If you stand with your back to Cowbit church and look across the fields to the south of the village, you see a flat floodplain which was regularly flooded in the past. In the track Water Makes This Land, a drainage engineer with a brilliant Fenland accent tells you how the flooded fields used to gleam in the sun. He says when he looked across the bank, he ’could see silver’.


The majority of the tracks on Field and Dyke are compositions of yours. Which among the ones you wrote, is the one you are more proud of? And why?


I am proud of the song-writing in Pigeon End as I think it is a concise, personal story which escapes my youthful over-writing which is present across the album!

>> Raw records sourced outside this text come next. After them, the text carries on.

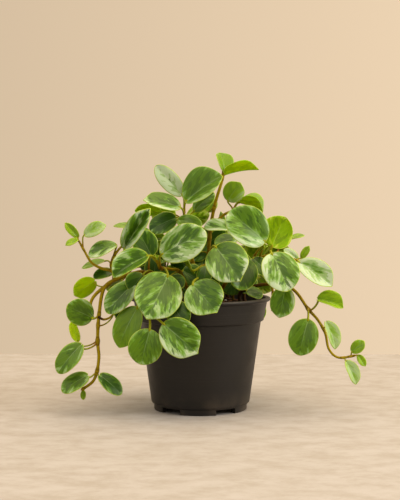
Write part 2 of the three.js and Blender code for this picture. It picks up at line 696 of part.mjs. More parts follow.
const stems = [
  ["stem_left", leftStem, STEM_COLORS.mid],
  ["stem_front_left", frontLeftStem, STEM_COLORS.mid],
  ["stem_rim", rimStem, STEM_COLORS.dark],
  ["stem_front_middle", frontMiddleStem, STEM_COLORS.mid],
  ["stem_upper_left", upperLeftStem, STEM_COLORS.bright],
  ["stem_crown", crownStem, STEM_COLORS.bright],
  ["stem_right", rightStem, STEM_COLORS.bright],
  ["stem_right_trailing", rightTrailingStem, STEM_COLORS.dark],
  ["stem_left_side", leftSideStem, STEM_COLORS.dark],
  ["stem_right_side", rightSideStem, STEM_COLORS.dark],
  ["stem_rear_left", rearLeftStem, STEM_COLORS.mid],
  ["stem_rear_middle", rearMiddleStem, STEM_COLORS.mid],
  ["stem_rear_right", rearRightStem, STEM_COLORS.mid],
  ["stem_rear_crown_left", rearCrownLeftStem, STEM_COLORS.bright],
  ["stem_rear_crown_right", rearCrownRightStem, STEM_COLORS.bright],
];

const plant = new THREE.Group();
plant.position.set(POT_AXIS_X, POT_AXIS_Y, 0);
plant.add(subPart("pot", buildPot(), POT_BLACK, 0.6));

let soil = buildSoil();
for (const [name, shoots, color] of stems) {
  plant.add(subPart(name, leafyStem(shoots), color, 0.4));
  soil = soil.subtract(rootHole(shoots[0]));
}
plant.add(subPart("soil", soil, SOIL_BROWN, 0.95));

const group = new THREE.Group();
group.add(plant);

export default group;
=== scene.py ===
import math
import random

import bmesh
import bpy
import numpy as np
from mathutils import Matrix, Vector, noise


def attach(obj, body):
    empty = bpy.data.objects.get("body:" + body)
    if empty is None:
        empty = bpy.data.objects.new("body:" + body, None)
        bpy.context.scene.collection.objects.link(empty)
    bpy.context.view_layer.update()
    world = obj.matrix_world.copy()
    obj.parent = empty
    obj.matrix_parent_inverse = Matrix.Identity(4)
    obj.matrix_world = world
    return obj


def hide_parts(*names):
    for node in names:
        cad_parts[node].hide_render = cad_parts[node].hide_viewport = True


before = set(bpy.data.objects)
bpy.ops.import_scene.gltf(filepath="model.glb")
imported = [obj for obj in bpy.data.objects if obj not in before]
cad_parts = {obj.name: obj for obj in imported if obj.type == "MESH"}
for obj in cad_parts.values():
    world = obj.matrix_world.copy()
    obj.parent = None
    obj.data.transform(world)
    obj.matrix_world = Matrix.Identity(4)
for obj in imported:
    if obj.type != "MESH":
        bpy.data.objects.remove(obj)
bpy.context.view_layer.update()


# Camera: it stands a metre in front of the pot, level with the upper leaves and tipped a little
# down, with a long lens that shows the plant as the photograph does. Lengths in this file are
# millimetres from the pot's axis, with the viewer towards -Y, and metres() converts them.
POT_AXIS = Vector((-8.5, -11, 0))
EYE_DISTANCE = 1000
EYE_HEIGHT = 179
EYE_LEFT = 0.43
EYE_DIP = 2.45
LENS = 84
SENSOR_WIDTH = 36


def metres(point):
    return (POT_AXIS + Vector(point)) * 0.001


def placed(name, data):
    """Puts a mesh, a light or the camera into the scene."""
    thing = bpy.data.objects.new(name, data)
    bpy.context.scene.collection.objects.link(thing)
    return thing


camera_data = bpy.data.cameras.new("photo_camera")
camera_data.lens = LENS
camera_data.sensor_width = SENSOR_WIDTH
camera = placed("photo_camera", camera_data)
camera.location = metres((-EYE_LEFT, -EYE_DISTANCE, EYE_HEIGHT))
camera.rotation_euler = (math.radians(90 - EYE_DIP), 0, 0)
bpy.context.scene.camera = camera


# Pot: a nursery pot moulded in one piece of thin black plastic. Its lip is rolled outwards, a
# collar steps out over the tapered body, and the raised floor stands on a notched foot ring.
POT_HEIGHT = 96
RIM_RADIUS = 60
RIM_DROP = 2.5
COLLAR_TOP_RADIUS = 57.2
COLLAR_FOOT_RADIUS = 54.2
COLLAR_FOOT_Z = 76.5
COLLAR_STEP = 1
BODY_TOP_RADIUS = 51.9
BODY_FOOT_RADIUS = 42.3
FOOT_RADIUS = 39.9
FOOT_HEIGHT = 5.5
FOOT_WIDTH = 3.4
WALL = 1.3
FLOOR_THICKNESS = 1.6
NOTCH_COUNT = 5
NOTCH_SPAN = 28
NOTCH_START = 33
DRAIN_RADIUS = 4.5
DRAIN_RING = 30
POT_SIDES = 180
POT_CREASE = 40
DUST_HEIGHT = 22


def around(radius, angle):
    """A place round the pot: angles are degrees from the front, towards +X."""
    turn = math.radians(angle)
    return radius * math.sin(turn), -radius * math.cos(turn)


def rounded(corners, steps=5):
    """An outline of (radius, z, rounding) corners, with each rounding as a short curve."""
    outline = [Vector(corners[0][:2])]
    for before, corner, after in zip(corners, corners[1:], corners[2:]):
        middle = Vector(corner[:2])
        towards = (Vector(before[:2]) - middle).normalized() * corner[2]
        onwards = (Vector(after[:2]) - middle).normalized() * corner[2]
        if corner[2] == 0:
            outline.append(middle)
            continue
        for i in range(steps + 1):
            t = i / steps
            outline.append(middle + towards * (1 - t) ** 2 + onwards * t ** 2)
    outline.append(Vector(corners[-1][:2]))
    return outline


def turned(outline, sides):
    """A solid turned round the pot's axis: the outline starts and ends on that axis."""
    solid = bmesh.new()
    rows = []
    for radius, z in outline[1:-1]:
        rows.append([solid.verts.new(metres((*around(radius, 360 * j / sides), z)))
                     for j in range(sides)])
    first = solid.verts.new(metres((0, 0, outline[0][1])))
    last = solid.verts.new(metres((0, 0, outline[-1][1])))
    for j in range(sides):
        after = (j + 1) % sides
        solid.faces.new((first, rows[0][after], rows[0][j]))
        solid.faces.new((last, rows[-1][j], rows[-1][after]))
        for low, high in zip(rows, rows[1:]):
            solid.faces.new((low[j], low[after], high[after], high[j]))
    bmesh.ops.recalc_face_normals(solid, faces=solid.faces)
    return solid


def piece_from(solid, name, crease=POT_CREASE):
    """Turns finished mesh code into a piece that is smooth but for its real edges."""
    mesh = bpy.data.meshes.new(name)
    solid.to_mesh(mesh)
    solid.free()
    mesh.shade_smooth()
    mesh.set_sharp_from_angle(angle=math.radians(crease))
    return placed(name, mesh)


def belongs(piece, slot, *nodes):
    """The whole plant is one body, so every piece rides on it and hides the CAD nodes it replaces.
    The slot is not used.
    """
    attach(piece, "root")
    if nodes:
        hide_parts(*nodes)


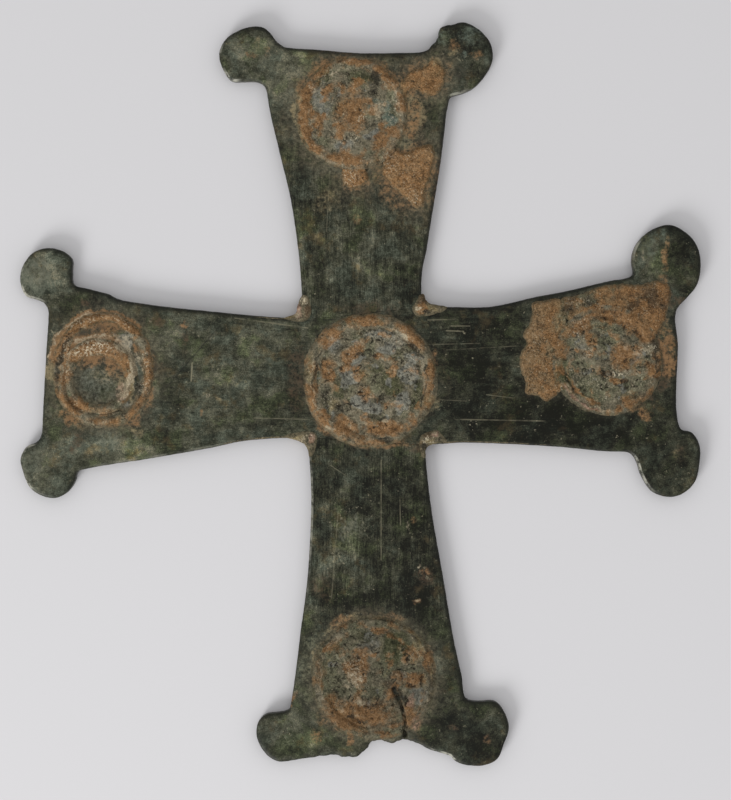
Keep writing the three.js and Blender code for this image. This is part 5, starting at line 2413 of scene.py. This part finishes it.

A lot of people have said that this song touches them emotionally which is such a wonderful compliment.

The title track Field and Dyke will always be my favourite, however. The melody was written to the sound of the pizza sauce machine that features throughout the track; you can’t have one without the other. This song represents the spirit of the album most completely.


A little bird told me there is something new coming in the near future. Would you like to tell us more about your next project?

More news to come but I am in the planning stages of a new project, using the Field and Dyke process, in Somerset. While Field and Dyke wanted to create new Folk songs to fill the void of original material in south Lincolnshire, I want this new project to create modern songs that can add migrants’ stories to the rich Somerset Folk tradition.

I am attempting to get funding for this project in this time of scarcity for arts funding so do bear with me! If you are interested in this new project, please sign up to the Pedler // Russell mailing list and I will keep you updated.

I have some wonderful, top top, musicians who are keen to work with me in this next project, but funding will have to come before any announcement!